On his own letterhead Hitler, at Berlin, 1 September 1939, signed a secret order reading as follows:
“Reichsleiter Bouhler and Dr. Brandt, M.D., are charged with the responsibility of enlarging the authority of certain physicians to be designated by name in such a manner that persons who, according to human judgment, are incurable can, upon a most careful diagnosis of their condition of sickness, be accorded a mercy death.”
Bouhler was holding a high office in the NSDAP. He was not a physician.
The foregoing order was not based on any previously existing German law; and the only authority for the execution of euthanasia was the secret order issued by Hitler.

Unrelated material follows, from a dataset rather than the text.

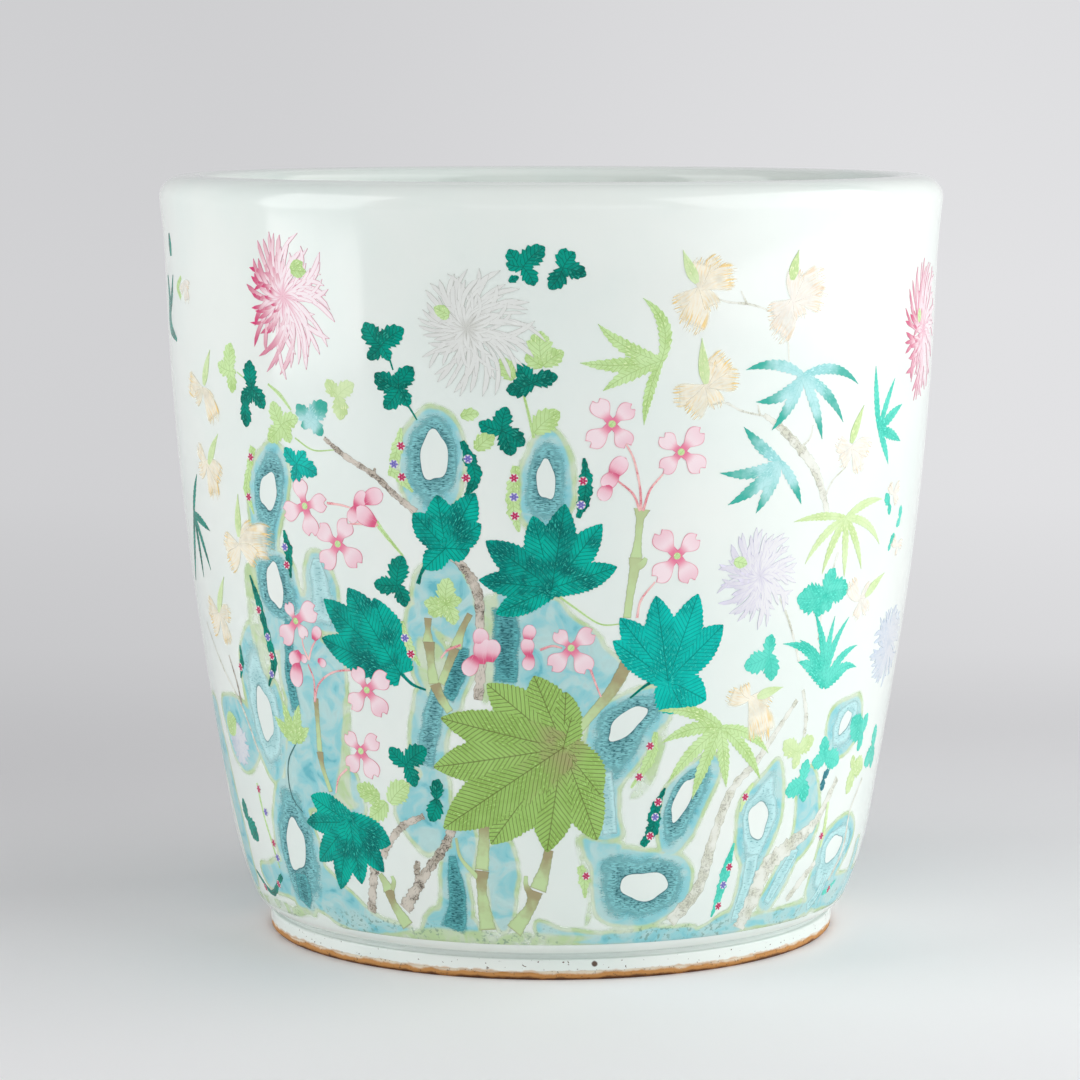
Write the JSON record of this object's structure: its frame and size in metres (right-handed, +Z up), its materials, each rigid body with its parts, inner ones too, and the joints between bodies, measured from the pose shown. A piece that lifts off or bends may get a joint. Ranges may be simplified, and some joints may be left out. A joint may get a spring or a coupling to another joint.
{
  "type": "jardiniere",
  "caption": "Large round glazed porcelain jardiniere with a thick flattened rim, a gently swelling wall and a low bare-edged foot, painted all round with garden flowers.",
  "frame": {"origin": "centre of the circle that the foot stands on", "axes": "+Z up along the pot's axis of turning; -Y towards the pictured side"},
  "size_m": [0.4, 0.4, 0.388],
  "materials": {
    "bare_foot": "matte",
    "porcelain_body": "matte",
    "glaze": "gloss",
    "enamel": "gloss"
  },
  "bodies": {
    "root": {"foot_ring": "bare_foot", "base_slab": "bare_foot", "lower_wall": "porcelain_body", "luting_seam": "porcelain_body", "upper_wall": "porcelain_body", "rim_roll": "porcelain_body", "outer_glaze": "glaze", "inner_glaze": "glaze"}
  },
  "joints": []
}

The evidence shows that Bouhler and Karl Brandt, who were jointly charged with the administration of euthanasia, entered upon the duties assigned them in connection with the setting up of processes for carrying out the order. A budget was adopted; the method of determining candidates for euthanasia was established; a patients’ transport corporation was organized to convey the selected patients to the gassing chambers. Questionnaires were prepared which were forwarded to the heads of mental institutions, one questionnaire to be accomplished concerning each inmate and then returned to the Ministry of the Interior. At the Ministry the completed questionnaires were examined by so-called experts, who registered their professional opinions thereon, returned them to the appropriate office for final examination, and orders were issued for those patients who by this process were finally selected for extermination. Thereafter the condemned patients were gathered at collection points, from whence they were transported to euthanasia stations and killed by gassing.
Utmost secrecy was demanded of the executioners throughout the entire procedure. Persons actively concerned in the program were required to subscribe a written oath of secrecy and were warned that violation of that oath would result in most serious personal consequences. The consent of the relatives of the “incurables” was not even obtained; the question of secrecy being deemed so important.